— begin Extracted material —

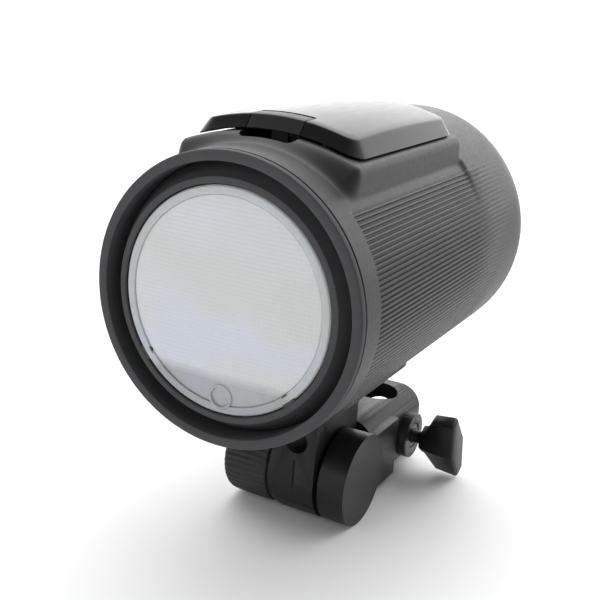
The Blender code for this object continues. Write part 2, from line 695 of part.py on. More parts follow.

— end Extracted material —
— begin Extracted material —

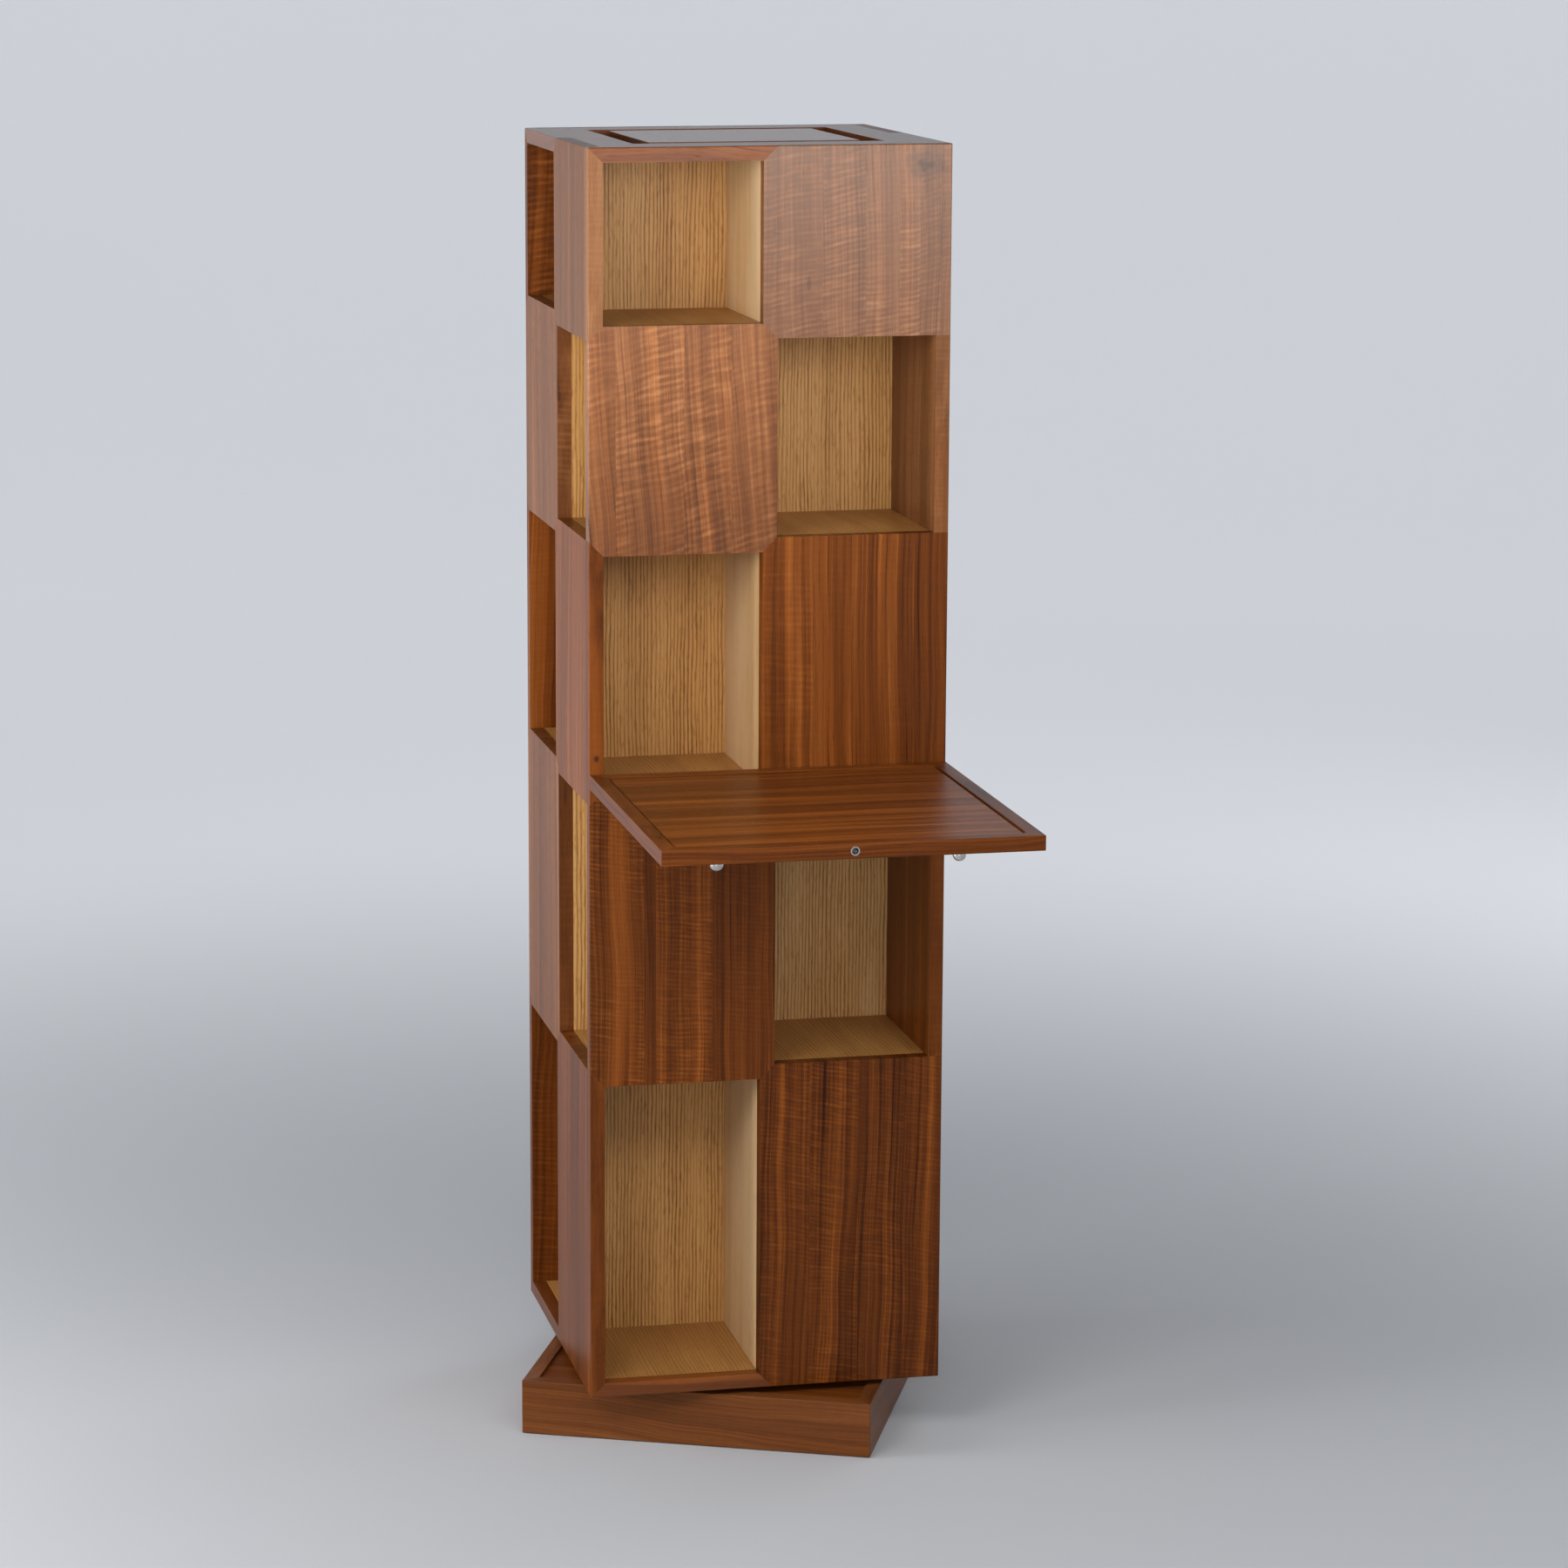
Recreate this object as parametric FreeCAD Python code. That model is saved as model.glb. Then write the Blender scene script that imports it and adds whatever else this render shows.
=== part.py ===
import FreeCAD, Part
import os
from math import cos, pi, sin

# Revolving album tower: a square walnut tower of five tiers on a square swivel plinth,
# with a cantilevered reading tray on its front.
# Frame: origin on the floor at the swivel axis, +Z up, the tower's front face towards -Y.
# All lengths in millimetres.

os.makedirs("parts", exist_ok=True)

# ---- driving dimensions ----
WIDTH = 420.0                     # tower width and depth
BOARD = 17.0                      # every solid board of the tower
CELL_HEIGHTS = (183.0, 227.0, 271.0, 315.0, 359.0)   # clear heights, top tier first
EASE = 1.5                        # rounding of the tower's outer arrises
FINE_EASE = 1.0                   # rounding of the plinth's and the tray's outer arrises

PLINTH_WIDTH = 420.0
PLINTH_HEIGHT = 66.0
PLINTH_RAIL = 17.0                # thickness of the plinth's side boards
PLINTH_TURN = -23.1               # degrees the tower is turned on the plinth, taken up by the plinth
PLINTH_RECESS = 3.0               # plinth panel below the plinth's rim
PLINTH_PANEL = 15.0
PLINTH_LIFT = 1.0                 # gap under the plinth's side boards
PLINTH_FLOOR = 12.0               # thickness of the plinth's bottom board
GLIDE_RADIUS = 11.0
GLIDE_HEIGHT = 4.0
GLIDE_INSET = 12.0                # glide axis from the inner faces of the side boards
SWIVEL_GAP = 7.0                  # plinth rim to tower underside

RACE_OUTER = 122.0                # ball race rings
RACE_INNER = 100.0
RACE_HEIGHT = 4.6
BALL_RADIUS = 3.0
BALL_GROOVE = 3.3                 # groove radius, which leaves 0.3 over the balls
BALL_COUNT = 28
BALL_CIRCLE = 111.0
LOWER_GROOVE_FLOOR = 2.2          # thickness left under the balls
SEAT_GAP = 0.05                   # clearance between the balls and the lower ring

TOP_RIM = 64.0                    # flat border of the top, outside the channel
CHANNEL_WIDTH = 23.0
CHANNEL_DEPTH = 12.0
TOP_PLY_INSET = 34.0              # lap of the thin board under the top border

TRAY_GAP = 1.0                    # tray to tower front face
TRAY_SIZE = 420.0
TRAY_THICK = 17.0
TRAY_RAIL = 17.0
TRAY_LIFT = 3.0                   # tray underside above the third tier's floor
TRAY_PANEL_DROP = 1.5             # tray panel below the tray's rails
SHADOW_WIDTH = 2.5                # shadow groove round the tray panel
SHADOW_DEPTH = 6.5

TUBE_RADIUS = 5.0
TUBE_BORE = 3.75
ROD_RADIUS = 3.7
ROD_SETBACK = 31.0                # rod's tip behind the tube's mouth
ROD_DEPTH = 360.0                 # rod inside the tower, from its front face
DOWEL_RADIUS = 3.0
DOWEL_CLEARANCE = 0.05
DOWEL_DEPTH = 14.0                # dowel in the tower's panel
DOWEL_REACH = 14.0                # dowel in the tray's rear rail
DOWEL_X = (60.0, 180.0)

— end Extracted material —
— begin Extracted material —

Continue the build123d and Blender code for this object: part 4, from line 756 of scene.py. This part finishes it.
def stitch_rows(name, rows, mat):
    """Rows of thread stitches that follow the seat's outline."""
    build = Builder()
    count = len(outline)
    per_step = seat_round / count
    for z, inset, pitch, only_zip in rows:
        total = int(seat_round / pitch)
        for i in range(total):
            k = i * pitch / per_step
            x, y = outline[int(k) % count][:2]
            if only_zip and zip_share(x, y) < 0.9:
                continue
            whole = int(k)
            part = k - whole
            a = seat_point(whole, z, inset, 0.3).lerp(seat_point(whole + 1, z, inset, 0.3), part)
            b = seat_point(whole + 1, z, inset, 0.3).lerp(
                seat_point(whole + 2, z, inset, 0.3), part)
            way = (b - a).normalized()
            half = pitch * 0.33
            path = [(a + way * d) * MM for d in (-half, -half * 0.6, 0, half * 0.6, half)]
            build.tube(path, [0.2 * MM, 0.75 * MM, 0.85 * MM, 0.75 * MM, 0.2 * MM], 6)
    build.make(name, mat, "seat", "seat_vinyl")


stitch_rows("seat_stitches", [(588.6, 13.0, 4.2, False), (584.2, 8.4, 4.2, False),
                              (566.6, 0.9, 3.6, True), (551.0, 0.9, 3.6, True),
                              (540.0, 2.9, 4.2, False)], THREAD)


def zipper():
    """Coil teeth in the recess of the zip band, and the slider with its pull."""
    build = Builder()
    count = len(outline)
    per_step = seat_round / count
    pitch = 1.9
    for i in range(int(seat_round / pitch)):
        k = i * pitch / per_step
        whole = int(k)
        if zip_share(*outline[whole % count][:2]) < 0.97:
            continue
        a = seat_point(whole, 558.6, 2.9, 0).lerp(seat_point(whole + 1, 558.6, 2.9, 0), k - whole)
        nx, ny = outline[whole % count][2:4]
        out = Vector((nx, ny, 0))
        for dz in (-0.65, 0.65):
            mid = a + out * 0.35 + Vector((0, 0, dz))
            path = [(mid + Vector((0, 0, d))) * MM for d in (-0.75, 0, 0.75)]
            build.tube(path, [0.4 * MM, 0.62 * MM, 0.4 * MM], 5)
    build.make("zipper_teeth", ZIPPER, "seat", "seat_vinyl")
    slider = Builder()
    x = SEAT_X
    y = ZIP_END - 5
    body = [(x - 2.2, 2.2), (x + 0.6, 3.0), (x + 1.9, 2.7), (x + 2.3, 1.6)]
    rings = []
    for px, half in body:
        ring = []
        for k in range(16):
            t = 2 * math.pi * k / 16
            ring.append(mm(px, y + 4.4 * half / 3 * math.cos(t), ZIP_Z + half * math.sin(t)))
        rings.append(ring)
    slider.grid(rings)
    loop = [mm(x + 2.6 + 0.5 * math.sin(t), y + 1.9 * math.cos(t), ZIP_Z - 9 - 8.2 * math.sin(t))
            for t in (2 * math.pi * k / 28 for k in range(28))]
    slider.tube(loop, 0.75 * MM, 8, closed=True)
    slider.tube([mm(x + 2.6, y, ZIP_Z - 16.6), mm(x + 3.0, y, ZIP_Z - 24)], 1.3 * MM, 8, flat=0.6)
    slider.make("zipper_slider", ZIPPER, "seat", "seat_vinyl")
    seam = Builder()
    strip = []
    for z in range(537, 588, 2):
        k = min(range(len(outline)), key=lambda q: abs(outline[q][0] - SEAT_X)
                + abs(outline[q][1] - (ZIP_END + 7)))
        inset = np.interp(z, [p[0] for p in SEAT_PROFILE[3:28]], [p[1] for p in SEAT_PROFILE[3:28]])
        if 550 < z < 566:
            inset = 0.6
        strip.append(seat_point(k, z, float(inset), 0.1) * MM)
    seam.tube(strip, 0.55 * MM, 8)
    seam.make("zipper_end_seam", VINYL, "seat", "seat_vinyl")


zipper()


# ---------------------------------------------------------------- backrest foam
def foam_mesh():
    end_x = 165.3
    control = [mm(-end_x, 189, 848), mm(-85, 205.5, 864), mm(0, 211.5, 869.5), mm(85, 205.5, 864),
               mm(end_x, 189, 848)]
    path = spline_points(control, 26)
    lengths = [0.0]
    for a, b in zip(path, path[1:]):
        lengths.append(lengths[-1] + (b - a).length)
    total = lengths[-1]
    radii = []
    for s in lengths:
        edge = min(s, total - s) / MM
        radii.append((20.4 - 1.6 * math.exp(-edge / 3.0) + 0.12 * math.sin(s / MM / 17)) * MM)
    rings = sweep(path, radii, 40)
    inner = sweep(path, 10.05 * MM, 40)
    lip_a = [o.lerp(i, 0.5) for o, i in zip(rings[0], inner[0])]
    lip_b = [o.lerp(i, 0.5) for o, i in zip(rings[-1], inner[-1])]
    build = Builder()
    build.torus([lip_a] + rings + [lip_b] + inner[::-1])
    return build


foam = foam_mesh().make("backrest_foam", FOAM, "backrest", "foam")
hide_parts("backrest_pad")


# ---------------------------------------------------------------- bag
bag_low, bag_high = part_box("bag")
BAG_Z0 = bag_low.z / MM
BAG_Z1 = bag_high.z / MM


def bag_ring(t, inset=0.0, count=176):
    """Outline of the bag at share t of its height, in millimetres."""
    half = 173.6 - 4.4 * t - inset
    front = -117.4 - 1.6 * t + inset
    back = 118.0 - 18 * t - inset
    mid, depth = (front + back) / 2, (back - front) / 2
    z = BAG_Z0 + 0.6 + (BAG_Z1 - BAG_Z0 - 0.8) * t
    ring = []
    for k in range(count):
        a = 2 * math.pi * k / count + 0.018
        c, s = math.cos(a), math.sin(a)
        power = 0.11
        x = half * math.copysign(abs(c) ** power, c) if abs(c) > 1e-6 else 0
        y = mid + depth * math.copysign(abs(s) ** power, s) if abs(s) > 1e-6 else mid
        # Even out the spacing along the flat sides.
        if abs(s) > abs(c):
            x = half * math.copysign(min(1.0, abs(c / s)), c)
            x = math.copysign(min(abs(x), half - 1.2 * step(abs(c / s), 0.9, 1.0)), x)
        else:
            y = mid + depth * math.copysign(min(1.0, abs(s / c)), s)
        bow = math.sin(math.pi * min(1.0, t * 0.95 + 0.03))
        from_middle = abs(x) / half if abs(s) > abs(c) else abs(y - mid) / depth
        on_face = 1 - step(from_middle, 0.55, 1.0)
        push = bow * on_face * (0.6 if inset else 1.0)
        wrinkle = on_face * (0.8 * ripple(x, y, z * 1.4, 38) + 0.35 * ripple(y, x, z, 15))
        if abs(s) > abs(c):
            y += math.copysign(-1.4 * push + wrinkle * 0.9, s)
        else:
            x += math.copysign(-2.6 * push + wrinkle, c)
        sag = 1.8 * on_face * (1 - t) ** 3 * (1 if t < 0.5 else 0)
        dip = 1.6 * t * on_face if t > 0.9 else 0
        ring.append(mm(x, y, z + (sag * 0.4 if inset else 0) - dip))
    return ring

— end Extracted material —

> Do this
Give again, word for word, only the lines running from the line with "Recreate this object" through the line with "from math import cos, pi, sin"; include both of those lines.

> Exercise response
Recreate this object as parametric FreeCAD Python code. That model is saved as model.glb. Then write the Blender scene script that imports it and adds whatever else this render shows.
=== part.py ===
import FreeCAD, Part
import os
from math import cos, pi, sin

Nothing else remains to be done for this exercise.